L’appello è rivolto a «donne e uomini cattolici che danno una valutazione per molti aspetti negativa dell’operato di Giovanni Paolo II». Il tono non è oltranzista. Si afferma di non «voler ignorare gli aspetti positivi del pontificato, come l’impegno per la pace o il tentativo di ammettere le colpe storiche» e non si negano «aspetti virtuosi della sua persona». Ma si afferma che la causa avviata il 28 giugno non può non tener conto di decisioni di Wojtyla che «dovrebbero essere d’ostacolo alla beatificazione» e se ne elencano sette, dalla condanna della «teologia della liberazione» alle riaffermazioni dei tradizionali precetti sessuali, alla tolleranza verso le «torbide manovre» finanziarie dello Ior.
I PUNTI — L’«appello alla chiarezza» è stato presentato alla stampa — presso la sede dell’agenzia «Adista» — dall’ex abate di San Paolo Giovanni Franzoni e dall’ex docente salesiano Giulio Girardi. Tra i firmatari, oltre a loro, figurano: Jaume Botey, Casimir Martì e Ramon Maria Nogues (Barcellona), Josè Maria Castillo (San Salvador), Rosa Cursach (Palma de Mallorca), Casiano Floristan (Salamanca), Filippo Gentiloni (collaboratore del manifesto) e Josè Ramos Regidor (Roma), Martha Heizer (Innsbruck), Juan Josè Tamayo (Madrid), Adriana Valerio (Napoli).
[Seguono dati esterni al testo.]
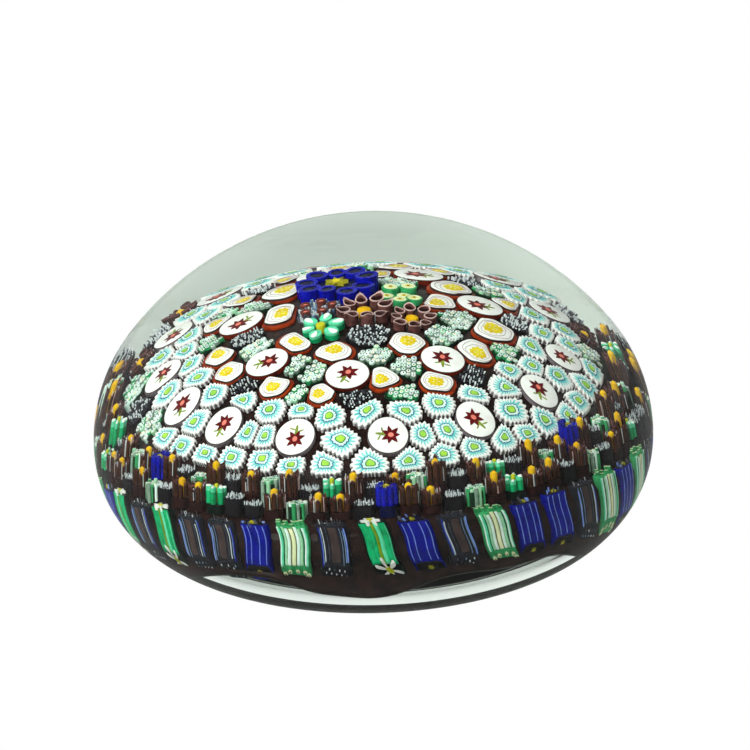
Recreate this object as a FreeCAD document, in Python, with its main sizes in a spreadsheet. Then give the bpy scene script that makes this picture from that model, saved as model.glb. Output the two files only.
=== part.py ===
import FreeCAD, Part
import math
import os
import random
import Sketcher

# A domed millefiori glass paperweight. Patterned glass canes stand side by side in
# rings and form a low domed carpet; every cane of the carpet points away from one
# apex below the base. Two rows of short upright canes make the skirt of the carpet,
# and one row of longer upright canes stands round its foot, open at the back. A gather
# of clear glass carries the canes, a dark glass bed lies between the two, and a thick
# clear dome covers everything. The nest of canes sits a little off the dome's axis and
# leans to the back, so it has a frame of its own: its axis is the nest's axis, its
# origin lies in the plane of the base. Main origin: middle of the flat polished base.
# Millimetres, +Z up.

NEST_SEED = 7
STRAY = 0.2                 # how far a pressed cane's place strays from its ring, in mm
TOP_STRAY = 0.4             # how far the tops of upright canes differ, in mm
PRESSED_REACH = 1.9         # a pressed cane reaches at most this many half widths
UPRIGHT_REACH = 1.8         # and an upright one this many
NEAR = 8                    # canes further apart than this many half widths do not touch
SHORTEST_EDGE = 0.25        # shorter edges of an outline are left out, in mm

FULL_TURN = 360

doc = FreeCAD.newDocument("paperweight")
Z_AXIS = FreeCAD.Vector(0, 0, 1)

# ---------------------------------------------------------------- driving dimensions

DIMENSIONS = (
    # alias, value in mm or degrees, what it is
    ("diameter", 80.0, "widest diameter of the dome"),
    ("equator_height", 14.0, "height of the widest place above the base"),
    ("crown_radius", 45.0, "radius of the crown arc of the outline"),
    ("shoulder_radius", 23.5, "radius of the shoulder arc of the outline"),
    ("heel_radius", 15.6, "radius of the arc that turns in to the base"),
    ("nest_x", -0.23, "where the axis of the nest of canes meets the base, along X"),
    ("nest_y", -1.10, "the same along Y"),
    ("nest_lean", 5.24, "lean of the nest's axis, in degrees"),
    ("nest_lean_bearing", 108.8, "bearing that it leans to"),
    ("core_radius", 17.5, "radius of the clear gather below the canes"),
    ("apex_depth", 15.1, "depth of the apex of the carpet along the nest's axis"),
    ("carpet_radius", 38.8, "from the apex to the tops of the carpet canes"),
    ("carpet_rim", 25.0, "radius of the edge of the carpet"),
    ("cane_length", 4.8, "length of a carpet cane"),
    ("film", 0.4, "clear film between cane tops and the dome's inner face"),
    ("seam", 0.16, "dark seam between two neighbouring canes"),
    ("bed_thickness", 0.8, "thickness of the dark glass bed"),
    ("bed_floor", 10.2, "height of the bed's underside at the skirt"),
    ("centre_ring", 1.2, "distance of the centre cane from the axis"),
    ("centre_size", 2.3, "half the width of the centre cane"),
    ("cobalt_ring", 6.4, "distance of the big cobalt cane from the axis"),
    ("cobalt_size", 3.3, "half the width of the big cobalt cane"),
    ("cluster_ring", 6.1, "distance of the canes next to the centre cane"),
    ("near_cluster_ring", 4.8, "distance of the nearest of them"),
    ("cluster_size", 2.1, "half the width of those canes"),
    ("flower_ring", 13.0, "ring of the inner flower canes"),
    ("flower_radius", 2.55, "radius of an inner flower cane"),
    ("near_egg_ring", 8.9, "ring of the egg canes next to the centre"),
    ("middle_egg_ring", 12.2, "ring of the egg canes between the flowers"),
    ("outer_middle_ring", 14.1, "ring of those a little further out"),
    ("far_egg_ring", 16.0, "ring of the egg canes outside the flowers"),
    ("egg_size", 1.7, "half the width of an egg cane"),
    ("near_filler_ring", 9.7, "ring of the tube bundles next to the centre"),
    ("middle_filler_ring", 12.8, "ring of the tube bundles between the flowers"),
    ("far_filler_ring", 16.5, "ring of the bundles outside the flowers"),
    ("filler_size", 1.5, "half the width of a tube bundle"),
    ("inner_daisy_ring", 18.6, "ring of the inner daisies"),
    ("outer_flower_ring", 21.2, "ring of the outer flower canes"),
    ("outer_flower_radius", 2.35, "radius of an outer flower cane"),
    ("middle_daisy_ring", 21.8, "ring of the daisies between the outer flowers"),
    ("edge_daisy_ring", 23.7, "ring of the daisies at the edge of the carpet"),
    ("daisy_size", 1.5, "half the width of a daisy cane"),
    ("upper_skirt_ring", 26.4, "ring of the upper skirt canes"),
    ("upper_skirt_top", 13.7, "height of their tops"),
    ("lower_skirt_ring", 28.4, "ring of the lower skirt canes"),
    ("lower_skirt_top", 12.7, "height of their tops"),
    ("skirt_size", 1.2, "half the width of a skirt cane"),
    ("skirt_foot", 11.0, "height of the foot of the skirt canes"),
    ("skirt_edge", 29.7, "outer radius of the skirt"),
    ("skirt_row_start", 148.0, "bearing where the hollow for the skirt canes starts"),
    ("skirt_row_arc", 244.0, "how far it goes round; the skirt is open at the back"),
    ("foot_ring", 30.9, "ring of the foot canes"),
    ("foot_top", 11.2, "height of their tops"),
    ("foot_size", 2.5, "half the width of a foot cane"),
    ("foot_foot", 5.5, "height of their lower ends"),
    ("foot_swirl", 3.0, "turn of their lower ends round the axis, in degrees"),
    ("foot_row_start", 136.4, "bearing where the hollow for the foot canes starts"),
    ("foot_row_arc", 270.2, "how far it goes round; the row is open at the back too"),
    ("foot_bed_floor", 4.0, "height of the underside of the glass below the foot canes"),
    ("wall_radius", 32.4, "radius of the wall round the foot canes"),
)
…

Il primo dei sette punti è così formulato: «Repressione ed emarginazione esercitate su teologi, teologhe, religiose e religiosi, mediante interventi autoritari della Congregazione per la dottrina della fede». Segue la «tenace opposizione a riconsiderare, alla luce dell’Evangelo, delle scienze e della storia, alcune normative di etica sessuale che in 26 anni hanno manifestato contraddittorietà, limitatezza e insostenibilità». Per terza viene posta la «dura riconferma della disciplina del celibato ecclesiastico obbligatorio», ignorando «il diffondersi del concubinato fra il clero di molte regioni» e «celando, fino a che non è esplosa pubblicamente, la devastante piaga dell’abuso di ecclesiastici su minori». Quarto il «mancato controllo su manovre torbide compiute in campo finanziario da istituzioni della Santa Sede». Quinta «la riaffermata indisponibilità ad aprire un serio dibattito sulla condizione della donna nella Chiesa». Sesto «il rinvio continuo dell’attuazione dei principi di collegialità». Infine «l’isolamento ecclesiale e fattuale in cui la diplomazia vaticana e la Santa Sede hanno tenuto mons. Romero, arcivescovo di San Salvador» e la «politica di debolezza» verso le dittature latino-americane.
PARERE CRITICO — Pare che i promotori dell’appello abbiano chiesto anche la firma di Hans Küng, che non l’ha data, pur avendo un parere critico sul pontificato del papa polacco. Il movimento «Noi siamo Chiesa», che ha una posizione simile a quella di Hans Küng, al momento della morte di Giovanni Paolo II pubblicò un comunicato intitolato «Un papa e un pontificato pieni di contraddizioni», ma fino a oggi non ha fatto opposizione alla beatificazione.